Андреев читал «Так было» участникам «Среды» накануне московского вооруженного восстания в декабре 1905 года, и всех их поразил общий настрой этой повести, всепроникающий дух мрачной обреченности. Мучительные раздумья над судьбами французской революции, размышления об изначально-человеческой природе рабства и тирании вызывали у писателя безрадостные предчувствия. Разумеется, не было бы этих тяжелых мыслей, если бы исход долгожданной схватки с монархией был Андрееву безразличен. «Меня… очень трогает, очень волнует, очень радует героическая, великолепная борьба за русскую свободу. Быть может, все дело не в мысли, а в чувстве? Последнее время я как-то особенно горячо люблю Россию — именно Россию…»[34] — писал он Вересаеву в 1904 году.

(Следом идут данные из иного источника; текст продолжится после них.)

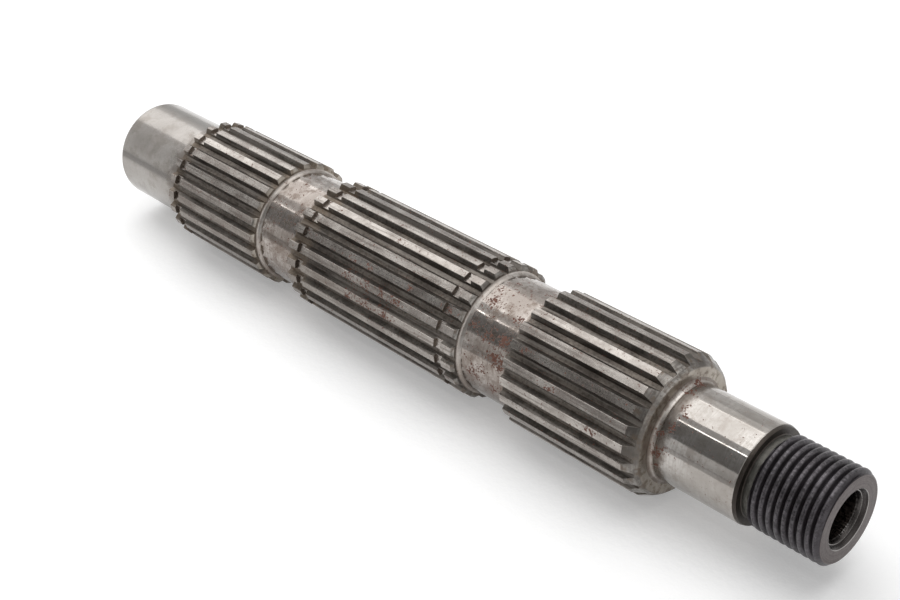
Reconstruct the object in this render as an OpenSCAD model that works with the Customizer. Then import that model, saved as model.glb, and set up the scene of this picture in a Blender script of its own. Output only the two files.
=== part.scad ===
// Splined transmission countershaft, turned and hobbed from one bar.
// Millimetres, +X along the shaft towards the threaded end, +Z up.
// The origin is on the axis at half of the overall length.

/* [Journals and necks] */

// Diameter of the plain bearing journal at the far end
far_journal_d = 30; // [28:0.1:31]
// Length of the far journal, up to the face of the first spline
far_journal_l = 31.6; // [26:0.1:38]
// Diameter of the ground bearing journal next to the thread
near_journal_d = 25; // [24:0.1:26]
// Length of the near journal, from the shoulder to its blackened edge
near_journal_l = 23.3; // [18:0.1:30]
// Diameter of the two necks between the splines
neck_d = 32.4; // [31:0.1:33]
// Length of the neck between the first and second spline
neck_1_l = 15.9; // [12:0.1:20]
// Length of the neck between the second and third spline
neck_2_l = 16.7; // [12:0.1:20]

/* [Splines] */

// Number of teeth, the same on all three splines
tooth_count = 23; // [21:1:24]
// Diameter over the teeth
tip_d = 37; // [36.6:0.1:38]
// Diameter of the slot floors
root_d = 34; // [33.6:0.1:34.4]
// Width of a tooth across its top, as an angle about the shaft
tooth_tip_angle = 6.3; // [6:0.1:6.6]
// Slope of the tooth flanks from the slot's middle plane
flank_angle = 30; // [26:1:32]
// Length of the first spline, with its end chamfer
spline_1_l = 40.7; // [34:0.1:48]
// Length of the second spline, with its end chamfer
spline_2_l = 65.9; // [54:0.1:78]
// Length of the third spline, with its long end chamfer
spline_3_l = 42.3; // [34:0.1:50]
// Axial width of the chamfer at the right end of splines one and two
short_chamfer_l = 0.7; // [0.5:0.1:1]
// Radial height of that chamfer
short_chamfer_h = 0.9; // [0.5:0.1:1.2]
// Axial width of the long chamfer at the end of the third spline
long_chamfer_l = 2.7; // [2:0.1:3.5]
// Radial height of that chamfer
long_chamfer_h = 1.45; // [1:0.05:1.7]
// Leg of the steeper bevel between the long chamfer and the shoulder
shoulder_bevel = 0.85; // [0.5:0.05:1.2]

/* [Retaining ring grooves] */

// Width of each retaining ring groove
ring_groove_w = 2.4; // [1.8:0.1:2.8]
// Diameter of the groove floors
ring_groove_d = 35.2; // [34.8:0.1:36]
// Teeth left outside the groove of the first spline
ring_land_1_l = 2.4; // [1.8:0.1:3.5]
// Teeth left outside the left groove of the second spline
ring_land_2_l = 3.7; // [2.5:0.1:5]
// Teeth left outside the right groove of the second spline, with the chamfer
ring_land_3_l = 4.2; // [3:0.1:6]

/* [Fillets and edges] */

// Radius of the fillet between the shoulder and the near journal
journal_fillet = 1.2; // [0.6:0.1:1.8]
// Radius of the fillets where splines one and two end on their necks
neck_fillet = 0.6; // [0.3:0.1:0.8]
// Radius of the rounded edge on the far end
far_edge_round = 1.2; // [0.6:0.1:2]

/* [Threaded end] */

// Outside diameter of the thread
thread_d = 23.2; // [22.6:0.1:23.8]
// Distance from crest to crest
thread_pitch = 2; // [1.75:0.25:2]
// Number of thread grooves
thread_turns = 8; // [7:1:8]
// Axial width of a thread crest
thread_crest = 0.34; // [0.2:0.02:0.5]
// Radial depth of the thread
thread_depth = 1.15; // [0.9:0.05:1.2]
// Length of the blackened end, from the journal to the end face
black_end_l = 21.6; // [20.6:0.1:23]
// Axial width of the bevel that ends the near journal
collar_bevel_l = 0.9; // [0.5:0.1:1.2]
// Radial height of that bevel
collar_bevel_h = 0.35; // [0.2:0.05:0.5]
// Diameter of the relief between the journal and the thread
relief_d = 20.8; // [20.4:0.1:21.2]
// Width of the relief floor
relief_w = 2.2; // [1.6:0.1:2.4]
// Leg of the chamfer on the end face
end_chamfer = 1; // [0.7:0.1:1.3]

/* [End bore] */

// Diameter of the 60 degree centre at the end face, inside its chamfer
mouth_d = 14.5; // [13.8:0.1:15]
// Leg of the chamfer on the mouth
mouth_chamfer = 0.25; // [0.1:0.05:0.4]
// Depth at which the centre steps in
mouth_step_l = 1.25; // [0.8:0.05:1.6]
// Radial height of that step
mouth_step_h = 0.2; // [0.1:0.05:0.3]
// Diameter of the bore behind the centre
bore_d = 11.7; // [10.5:0.1:12]
// Depth of the bore from the end face, without the drill point
bore_l = 32; // [20:1:60]

/* [Centre hole of the far end] */

// Diameter of the centre hole at the face
centre_d = 7; // [5:0.1:9]
// Diameter of its pilot
centre_pilot_d = 3.2; // [2.5:0.1:4]
// Depth of the pilot from the face
centre_pilot_l = 7; // [6:0.5:9]

/* [Hidden] */

$fn = 96;
// How far a cutter runs past the solid
over = 1;
drill_point_angle = 118;
centre_angle = 60;

// Stations along the shaft, measured from the far end
s_spline_1 = far_journal_l;
s_neck_1 = s_spline_1 + spline_1_l;
s_spline_2 = s_neck_1 + neck_1_l;
s_neck_2 = s_spline_2 + spline_2_l;
s_spline_3 = s_neck_2 + neck_2_l;
s_journal = s_spline_3 + spline_3_l;
s_black = s_journal + near_journal_l;
shaft_l = s_black + black_end_l;

// Radii
far_r = far_journal_d / 2;
near_r = near_journal_d / 2;
neck_r = neck_d / 2;
tip_r = tip_d / 2;
root_r = root_d / 2;
ring_r = ring_groove_d / 2;
thread_r = thread_d / 2;
relief_r = relief_d / 2;

// Stations of the thread
s_thread_end = shaft_l - end_chamfer;
s_thread = s_thread_end - thread_turns * thread_pitch - thread_crest / 2;
s_relief = s_black + collar_bevel_l;

// One slot between two teeth, with straight flanks and a flat floor
tooth_pitch_angle = 360 / tooth_count;
slot_half_angle = (tooth_pitch_angle - tooth_tip_angle) / 2;
slot_half_w = tip_r * sin(slot_half_angle);
slot_edge_r = tip_r * cos(slot_half_angle);
slot_floor_half_w = slot_half_w - (slot_edge_r - root_r) * tan(flank_angle);
slot_cut_r = slot_edge_r + over;
slot_cut_half_w = slot_half_w + over * tan(flank_angle);

// Lays a solid turned about Z along the shaft, with its far end at low X
module along_shaft() {
    translate([-shaft_l / 2, 0, 0]) rotate([0, 90, 0]) children();
}

// Outline of the turned blank as [radius, station], up to the near journal
blank_outline = [
    [0, 0],
    [far_r, 0],
    [far_r, s_spline_1],
    [tip_r, s_spline_1],
    [tip_r, s_neck_1 - short_chamfer_l],
    [tip_r - short_chamfer_h, s_neck_1],
    [neck_r + neck_fillet, s_neck_1],
    [neck_r, s_neck_1 + neck_fillet],
    [neck_r, s_spline_2],
    [tip_r, s_spline_2],
    [tip_r, s_neck_2 - short_chamfer_l],
    [tip_r - short_chamfer_h, s_neck_2],
    [neck_r + neck_fillet, s_neck_2],
    [neck_r, s_neck_2 + neck_fillet],
    [neck_r, s_spline_3],
    [tip_r, s_spline_3],
    [tip_r, s_journal - long_chamfer_l - shoulder_bevel],
    [tip_r - long_chamfer_h, s_journal - shoulder_bevel],
    [tip_r - long_chamfer_h - shoulder_bevel, s_journal],
    [near_r + journal_fillet, s_journal],
    [near_r, s_journal + journal_fillet],
    [near_r, s_black]
];

// Outline of the threaded end, with the turns as closed rings
thread_outline = concat(
    [
        [near_r - collar_bevel_h, s_relief],
        [relief_r, s_relief],
        [relief_r, s_relief + relief_w],
        [thread_r, s_thread]
    ],
    [
        for (i = [0 : thread_turns - 1])
            each [
                [thread_r, s_thread + i * thread_pitch + thread_crest],
                [thread_r - thread_depth, s_thread + (i + 0.5) * thread_pitch + thread_crest / 2],
                [thread_r, s_thread + (i + 1) * thread_pitch]
            ]
    ],
    [
        [thread_r, s_thread_end],
        [thread_r - end_chamfer, shaft_l],
        [0, shaft_l]
    ]
);

// Bar turned to size, before hobbing
module turned_blank() {
    rotate_extrude() polygon(concat(blank_outline, thread_outline));
}

// Round scooped out of a bevel, which leaves a fillet of the same radius
module fillet_cut(r_shaft, s_face, fillet_r) {
    rotate_extrude() translate([r_shaft + fillet_r, s_face + fillet_r]) circle(r = fillet_r);
}

// Rounded edge of the far end, as the ring that is turned away
module far_edge_cut() {
    rotate_extrude()
        difference() {
            translate([far_r - far_edge_round, -over]) square(far_edge_round + over);
            translate([far_r - far_edge_round, far_edge_round]) circle(r = far_edge_round);
        }
}

// Slots of all three splines, hobbed in line from end to end
module spline_slots() {
    translate([0, 0, s_spline_1 - over])
        linear_extrude(height = s_journal - s_spline_1 + 2 * over)
            for (i = [0 : tooth_count - 1])
                rotate(i * tooth_pitch_angle) slot_section();
}

module slot_section() {
    polygon([
        [root_r, -slot_floor_half_w],
        [slot_cut_r, -slot_cut_half_w],
        [slot_cut_r, slot_cut_half_w],
        [root_r, slot_floor_half_w]
    ]);
}

// Groove for a retaining ring, cut across the teeth
module ring_groove(s_left) {
    translate([0, 0, s_left])
        rotate_extrude()
            translate([ring_r, 0]) square([tip_r - ring_r + over, ring_groove_w]);
}

module ring_grooves() {
    ring_groove(s_spline_1 + ring_land_1_l);
    ring_groove(s_spline_2 + ring_land_2_l);
    ring_groove(s_neck_2 - ring_land_3_l - ring_groove_w);
}

// Bore of the threaded end, with the stepped centre in its mouth and a drill point
module end_bore() {
    mouth_r = mouth_d / 2;
    bore_r = bore_d / 2;
    step_r = mouth_r - (mouth_step_l - mouth_chamfer) * tan(centre_angle / 2);
    inner_r = step_r - mouth_step_h;
    rotate_extrude()
        polygon([
            [0, shaft_l + over],
            [mouth_r + mouth_chamfer + over, shaft_l + over],
            [mouth_r, shaft_l - mouth_chamfer],
            [step_r, shaft_l - mouth_step_l],
            [inner_r, shaft_l - mouth_step_l],
            [bore_r, shaft_l - mouth_step_l - (inner_r - bore_r) / tan(centre_angle / 2)],
            [bore_r, shaft_l - bore_l],
            [0, shaft_l - bore_l - bore_r / tan(drill_point_angle / 2)]
        ]);
}

// Centre hole of the far end, which the shaft was ground on
module centre_hole() {
    centre_r = centre_d / 2;
    pilot_r = centre_pilot_d / 2;
    rotate_extrude()
        polygon([
            [0, -over],
            [centre_r, -over],
            [centre_r, 0],
            [pilot_r, (centre_r - pilot_r) / tan(centre_angle / 2)],
            [pilot_r, centre_pilot_l],
            [0, centre_pilot_l + pilot_r / tan(drill_point_angle / 2)]
        ]);
}

module countershaft() {
    color([0.60, 0.58, 0.56])
        along_shaft()
            difference() {
                turned_blank();
                spline_slots();
                ring_grooves();
                fillet_cut(neck_r, s_neck_1, neck_fillet);
                fillet_cut(neck_r, s_neck_2, neck_fillet);
                fillet_cut(near_r, s_journal, journal_fillet);
                far_edge_cut();
                end_bore();
                centre_hole();
            }
}

countershaft();
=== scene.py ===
"""Splined transmission countershaft on a pale floor.

The frame is the CAD's: +X runs to the threaded end and +Z is up. The shaft's own
sizes are millimetres, with stations measured from its far end. The studio and the
camera are in metres.
"""
import math
from collections import namedtuple

import bmesh
import bpy
from mathutils import Matrix, Vector


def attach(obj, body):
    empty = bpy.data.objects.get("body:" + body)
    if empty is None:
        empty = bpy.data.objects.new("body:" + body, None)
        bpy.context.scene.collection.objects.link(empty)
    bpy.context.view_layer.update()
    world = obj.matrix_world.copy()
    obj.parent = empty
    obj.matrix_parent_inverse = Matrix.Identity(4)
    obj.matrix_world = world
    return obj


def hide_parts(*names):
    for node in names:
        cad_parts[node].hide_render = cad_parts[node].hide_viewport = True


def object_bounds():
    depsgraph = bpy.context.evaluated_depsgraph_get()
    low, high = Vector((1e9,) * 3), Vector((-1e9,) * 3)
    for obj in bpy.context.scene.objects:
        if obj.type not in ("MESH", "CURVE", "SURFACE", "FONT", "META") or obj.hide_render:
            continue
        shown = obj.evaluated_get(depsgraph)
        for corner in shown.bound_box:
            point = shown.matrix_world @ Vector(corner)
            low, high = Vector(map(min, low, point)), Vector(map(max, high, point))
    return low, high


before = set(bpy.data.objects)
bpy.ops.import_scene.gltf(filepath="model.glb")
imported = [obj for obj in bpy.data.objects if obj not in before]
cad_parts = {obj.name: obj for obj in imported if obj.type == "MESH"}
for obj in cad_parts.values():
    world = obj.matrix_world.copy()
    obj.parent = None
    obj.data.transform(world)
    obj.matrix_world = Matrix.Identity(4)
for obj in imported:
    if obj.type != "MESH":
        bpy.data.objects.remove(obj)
CAD_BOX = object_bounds()

MM = 0.001
SHAFT_L = 258.0

# Teeth and slots, alike on all three splines
TEETH = 23
TOOTH_PITCH = 2 * math.pi / TEETH
TIP_R = 18.494
ROOT_R = 17.0
TOOTH_TIP_ANGLE = math.radians(6.3)
FLANK_TAN = math.tan(math.radians(30))
TOOTH_EDGE = 0.09
ROOT_FILLET = 0.14
# A section that is less than this over the slot floors is round
LEAST_TOOTH = 0.02
# Largest share of a low tooth that its broken edge and its root fillet each take
EDGE_SHARE = 0.3
# How far the broken edge goes on over the tooth's top, as a share of its depth
EDGE_OVER_TOP = 0.6
# The middle point of a root fillet, up and in from its corner, as shares of its size
FILLET_MIDDLE = (0.28, 0.05)
# Points across half of a tooth's top
TOP_POINTS = (0.0, 0.35, 0.7, 1.0)
# The drill point and the like, where a ring can't have no size
LEAST_R = 0.001

# Journals, necks and retaining ring grooves
FAR_JOURNAL_R = 15.0
NEAR_JOURNAL_R = 12.5
NECK_R = 16.2
ROUND_R = 1.2  # of the far edge and of the fillet at the near journal
NECK_FILLET_L, NECK_FILLET_H = 1.2, 0.78
GROOVE_W, GROOVE_R = 2.4, 17.6
BURR = 0.07
TOOTH_LEAD = 0.1

# Stations of the splines' starts, the necks' starts and the shoulder
S_SPLINE_1, S_NECK_1 = 31.6, 72.3
S_SPLINE_2, S_NECK_2 = 88.2, 154.1
S_SPLINE_3, S_SHOULDER = 170.8, 213.1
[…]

Столкновение «чувства» и «мысли»- обычная у Андреева коллизия. Искренне сопереживая борцам, поддерживая их (в начале 1905 года он даже отсидел две недели в тюрьме за предоставление своей квартиры членам ЦК РСДРП), истинное свободолюбие этот писатель находил только в отдельной личности. Но личность, возомнившая себя способной переделать мир, обречена («Савва»), история же народов подчинена монотонному ритму маятника: «так было — так будет».